アメリカは広い。カリフォルニアだって広い。レース場への移動は全て後ろに見える45フィートのトレーラー。「トレーラーのロールスロイス」といわれたシャパラル製。発電機からワークベンチ、ウインチまであらゆるものを揃えた。
トレーラーを引くピックアップはリアがダブルタイヤでキャビンもダブル。6人乗りのクルーキャブ。荷台にスリーパーを備え仮寝しながらサーキットを移動した。

5速全開のダブルS字コーナーがあるリバーサイドインターナショナルレースウエイを走るのは、いつも楽しかった。トリッキーなコーナーばかりで、走るたびに何か発見があった。
ヘアピンのひとつであるターン6へのアプローチ。と言っても3速でも入れる高速コーナー。2速では7000回転近く回ってしまう。
直前に左に回り込むため、横Gを受けながらのフルブレーキングの感触は今でも役に立つ。

ターン6とターン7の間にも直線があって5速まで入る。ターン7は「上下のブラインドコーナー」。直線を走っていてもターン7の形さえは見えない。しかもブレーキングゾーンが上りだから、安易に入っていくと車速が落ちすぎる。その上、上りきって荷重が抜けたところがターンインポイント。

クルマの動きを感知することが出来なければ速くは走れない。

ターン7には2つのコーナーがある。下りながらの7Aが終わるとフラットな7Bに続く。どちらも180度コーナーだからラインを読みきれないとこじってしまう結果になる。
考えればわかりそうなのだが、「ラインがわからない」という申し出が多かった。

下の写真はチームメートを引っ張ってラインを教えているところ。ミラーで見ると、操作が荒い!Take it easy!

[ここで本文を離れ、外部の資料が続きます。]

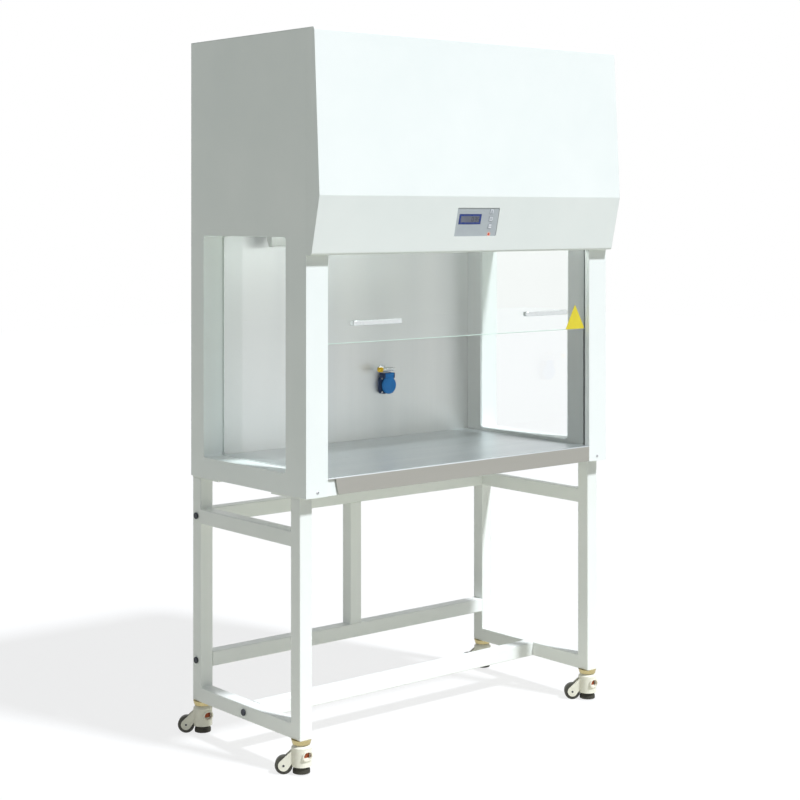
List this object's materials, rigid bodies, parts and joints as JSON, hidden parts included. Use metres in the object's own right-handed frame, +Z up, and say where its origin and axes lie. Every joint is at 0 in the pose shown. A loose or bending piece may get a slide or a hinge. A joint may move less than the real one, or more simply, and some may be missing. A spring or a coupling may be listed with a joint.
{
  "type": "laminar flow hood",
  "caption": "Vertical laminar flow hood with a sliding glass sash, glass side windows, a stainless worktop, a sloped control fascia and a tube stand on levelling casters.",
  "frame": {"origin": "on the floor, midway between the cabinet's two sides and midway between the posts' front faces and the back panel", "axes": "+X to the user's right along the front, +Y to the back, +Z up"},
  "size_m": [1.1364, 0.6145, 1.905],
  "materials": {
    "powder_coat": "satin powder coat, white",
    "stand_coat": "satin powder coat, light grey",
    "stainless": "brushed stainless sheet",
    "clear_glass": "clear, faint green edge",
    "guide_aluminium": "satin anodised",
    "handle_plastic": "white, smooth",
    "yellow_film": "self-adhesive film, plain",
    "panel_overlay": "grey membrane overlay",
    "display_module": "blue frame, dark glass",
    "key_plastic": "grey key caps with white signs",
    "lamp_lens": "orange-red lens",
    "dark_plastic": "moulded",
    "socket_plastic": "dark blue moulded",
    "lid_plastic": "blue moulded",
    "chromed_brass": "polished chrome plate",
    "yellow_plastic": "yellow moulded",
    "diffuser_coat": "satin powder coat, white",
    "filter_media": "pleated glass paper and fleece",
    "galvanised_steel": "galvanised sheet",
    "fan_aluminium": "pressed sheet",
    "motor_metal": "painted motor can",
    "lamp_diffuser": "opal cover",
    "sensor_plastic": "moulded",
    "black_cap": "black cap on a steel bolt",
    "yellow_zinc": "yellow passivated zinc plate",
    "caster_nylon": "moulded nylon, cream",
    "wheel_rubber": "dark solid wheel",
    "dial_plastic": "orange moulded",
    "foot_rubber": "black pad on a steel screw"
  },
  "bodies": {
    "cabinet": {"left_outer_skin": "powder_coat", "right_outer_skin": "powder_coat", "back_panel": "powder_coat", "top_panel": "powder_coat", "floor_pan": "powder_coat", "front_cover": "powder_coat", "left_stand_frame": "stand_coat", "right_stand_frame": "stand_coat", "rear_frame": "stand_coat", "centre_bar": "stand_coat", "left_inner_liner": "stainless", "right_inner_liner": "stainless", "worktop": "stainless", "left_window": "clear_glass", "right_window": "clear_glass", "left_sash_guide": "guide_aluminium", "right_sash_guide": "guide_aluminium", "control_bezel": "panel_overlay", "display": "display_module", "status_lamp": "lamp_lens", "controller_box": "dark_plastic", "socket_base": "socket_plastic", "valve_body": "chromed_brass", "ceiling_diffuser": "diffuser_coat", "hepa_filter": "filter_media", "prefilter": "filter_media", "plenum_box": "galvanised_steel", "blower_housing": "galvanised_steel", "blower_motor": "motor_metal", "work_lamp": "lamp_diffuser", "air_sensor": "sensor_plastic", "stand_bolts": "black_cap", "caster_plates": "yellow_zinc"},
    "sash": {"sash_glass": "clear_glass", "left_sash_handle": "handle_plastic", "right_sash_handle": "handle_plastic", "corner_sticker": "yellow_film"},
    "top_key": {"top_key": "key_plastic"},
    "middle_key": {"middle_key": "key_plastic"},
    "bottom_key": {"bottom_key": "key_plastic"},
    "socket_lid": {"socket_lid": "lid_plastic"},
    "valve_knob": {"valve_knob": "yellow_plastic"},
    "blower_wheel": {"blower_wheel": "fan_aluminium"},
    "front_left_caster_housing": {"front_left_caster_housing": "caster_nylon"},
    "front_left_caster_wheel": {"front_left_caster_wheel": "wheel_rubber"},
    "front_left_caster_dial": {"front_left_caster_dial": "dial_plastic"},
    "front_left_caster_foot": {"front_left_caster_foot": "foot_rubber"},
    "front_right_caster_housing": {"front_right_caster_housing": "caster_nylon"},
    "front_right_caster_wheel": {"front_right_caster_wheel": "wheel_rubber"},
    "front_right_caster_dial": {"front_right_caster_dial": "dial_plastic"},
    "front_right_caster_foot": {"front_right_caster_foot": "foot_rubber"},
    "rear_left_caster_housing": {"rear_left_caster_housing": "caster_nylon"},
    "rear_left_caster_wheel": {"rear_left_caster_wheel": "wheel_rubber"},
    "rear_left_caster_dial": {"rear_left_caster_dial": "dial_plastic"},
    "rear_left_caster_foot": {"rear_left_caster_foot": "foot_rubber"},
    "rear_right_caster_housing": {"rear_right_caster_housing": "caster_nylon"},
    "rear_right_caster_wheel": {"rear_right_caster_wheel": "wheel_rubber"},
    "rear_right_caster_dial": {"rear_right_caster_dial": "dial_plastic"},
    "rear_right_caster_foot": {"rear_right_caster_foot": "foot_rubber"}
  },
  "joints": [
    {"name": "sash_slide", "type": "slide", "parent": "cabinet", "child": "sash", "axis": [0, 0, 1], "range_m": [-0.339, 0.165]},
    {"name": "top_key_press", "type": "slide", "parent": "cabinet", "child": "top_key", "axis": [0, 0.9759, 0.2183], "range_m": [0, 0.0008], "stiffness_N_per_m": 2500},
    {"name": "middle_key_press", "type": "slide", "parent": "cabinet", "child": "middle_key", "axis": [0, 0.9759, 0.2183], "range_m": [0, 0.0008], "stiffness_N_per_m": 2500},
    {"name": "bottom_key_press", "type": "slide", "parent": "cabinet", "child": "bottom_key", "axis": [0, 0.9759, 0.2183], "range_m": [0, 0.0008], "stiffness_N_per_m": 2500},
    {"name": "socket_lid_hinge", "type": "hinge", "parent": "cabinet", "child": "socket_lid", "pos_m": [0.143, 0.2429, 0.9495], "axis": [-1, 0, 0], "range_deg": [0, 85], "stiffness_Nm_per_rad": 0.05, "springref_deg": -17.19},
    {"name": "valve_turn", "type": "hinge", "parent": "cabinet", "child": "valve_knob", "pos_m": [0.0972, 0.2292, 0.966], "axis": [1, 0, 0], "range_deg": [0, 90]},
    {"name": "fan_spin", "type": "hinge", "parent": "cabinet", "child": "blower_wheel", "pos_m": [0, 0.0119, 1.6144], "axis": [0, 0, 1], "continuous": true},
    {"name": "front_left_swivel", "type": "hinge", "parent": "cabinet", "child": "front_left_caster_housing", "pos_m": [-0.526, -0.213, 0.066], "axis": [0, 0, 1], "continuous": true},
    {"name": "front_left_roll", "type": "hinge", "parent": "front_left_caster_housing", "child": "front_left_caster_wheel", "pos_m": [-0.56047, -0.18407, 0.023], "axis": [-0.6428, -0.766, 0], "continuous": true},
    {"name": "front_left_dial_turn", "type": "hinge", "parent": "front_left_caster_housing", "child": "front_left_caster_dial", "pos_m": [-0.526, -0.213, 0.05], "axis": [0, 0, 1], "range_deg": [0, 1320]},
    {"name": "front_left_foot_drop", "type": "slide", "parent": "front_left_caster_housing", "child": "front_left_caster_foot", "axis": [0, 0, -1], "range_m": [0, 0.01101]},
    {"name": "front_right_swivel", "type": "hinge", "parent": "cabinet", "child": "front_right_caster_housing", "pos_m": [0.526, -0.213, 0.066], "axis": [0, 0, 1], "continuous": true},
    {"name": "front_right_roll", "type": "hinge", "parent": "front_right_caster_housing", "child": "front_right_caster_wheel", "pos_m": [0.49153, -0.18407, 0.023], "axis": [-0.6428, -0.766, 0], "continuous": true},
    {"name": "front_right_dial_turn", "type": "hinge", "parent": "front_right_caster_housing", "child": "front_right_caster_dial", "pos_m": [0.526, -0.213, 0.05], "axis": [0, 0, 1], "range_deg": [0, 1320]},
    {"name": "front_right_foot_drop", "type": "slide", "parent": "front_right_caster_housing", "child": "front_right_caster_foot", "axis": [0, 0, -1], "range_m": [0, 0.01101]},
    {"name": "rear_left_swivel", "type": "hinge", "parent": "cabinet", "child": "rear_left_caster_housing", "pos_m": [-0.526, 0.243, 0.066], "axis": [0, 0, 1], "continuous": true},
    {"name": "rear_left_roll", "type": "hinge", "parent": "rear_left_caster_housing", "child": "rear_left_caster_wheel", "pos_m": [-0.56047, 0.27192, 0.023], "axis": [-0.6428, -0.766, 0], "continuous": true},
    {"name": "rear_left_dial_turn", "type": "hinge", "parent": "rear_left_caster_housing", "child": "rear_left_caster_dial", "pos_m": [-0.526, 0.243, 0.05], "axis": [0, 0, 1], "range_deg": [0, 1320]},
    {"name": "rear_left_foot_drop", "type": "slide", "parent": "rear_left_caster_housing", "child": "rear_left_caster_foot", "axis": [0, 0, -1], "range_m": [0, 0.01101]},
    {"name": "rear_right_swivel", "type": "hinge", "parent": "cabinet", "child": "rear_right_caster_housing", "pos_m": [0.526, 0.243, 0.066], "axis": [0, 0, 1], "continuous": true},
    {"name": "rear_right_roll", "type": "hinge", "parent": "rear_right_caster_housing", "child": "rear_right_caster_wheel", "pos_m": [0.49153, 0.27192, 0.023], "axis": [-0.6428, -0.766, 0], "continuous": true},
    {"name": "rear_right_dial_turn", "type": "hinge", "parent": "rear_right_caster_housing", "child": "rear_right_caster_dial", "pos_m": [0.526, 0.243, 0.05], "axis": [0, 0, 1], "range_deg": [0, 1320]},
    {"name": "rear_right_foot_drop", "type": "slide", "parent": "rear_right_caster_housing", "child": "rear_right_caster_foot", "axis": [0, 0, -1], "range_m": [0, 0.01101]}
  ],
  "couplings": [
    {"joint": "front_left_foot_drop", "follows": "front_left_dial_turn", "m_per_rad": 0.00047746},
    {"joint": "front_right_foot_drop", "follows": "front_right_dial_turn", "m_per_rad": 0.00047746},
    {"joint": "rear_left_foot_drop", "follows": "rear_left_dial_turn", "m_per_rad": 0.00047746},
    {"joint": "rear_right_foot_drop", "follows": "rear_right_dial_turn", "m_per_rad": 0.00047746}
  ]
}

チームメートだけではないが、他人と走っていると不思議に思うことがある。
確かにコーナーのインにはついているしちゃんとアウトにもはらんでいるのだが、どういうラインでどういうクルマの姿勢でインにつきたいのか、あるいは加速しながらはらんでいきたいのか見えない。ほとんどの場合、イメージが出来ていないのと、ただ「速く走っているつもり」になっているだけ。
走るのもお金がかかることなのだから、もっと考えて走らないともったいない!

多い時には年間11レースに出場した。
最初は怪訝そうな顔で遠巻きにしていたアメリカ人も、速さを見せると声をかけてくれるようになった。当時のニックネームは「バンザイトム」。いつもスタートがうまかったからだが、本人は決して特攻精神で走っていたわけではない。SCCAのレースで勝つともらえるのがチェッカーフラッグとトロフィー。
「賞金・は・ナ・イ!」 アマチュアのレースだからだ。
それでいい。走るのが楽しいから出ているのだから。

アメリカで乗ったクルマ。日本車は最初のクルマだけだった。

今の愛車はシェビーサバーバン。8人乗りのSUV。日本にいる間は16歳で免許を取った双子の足になっている。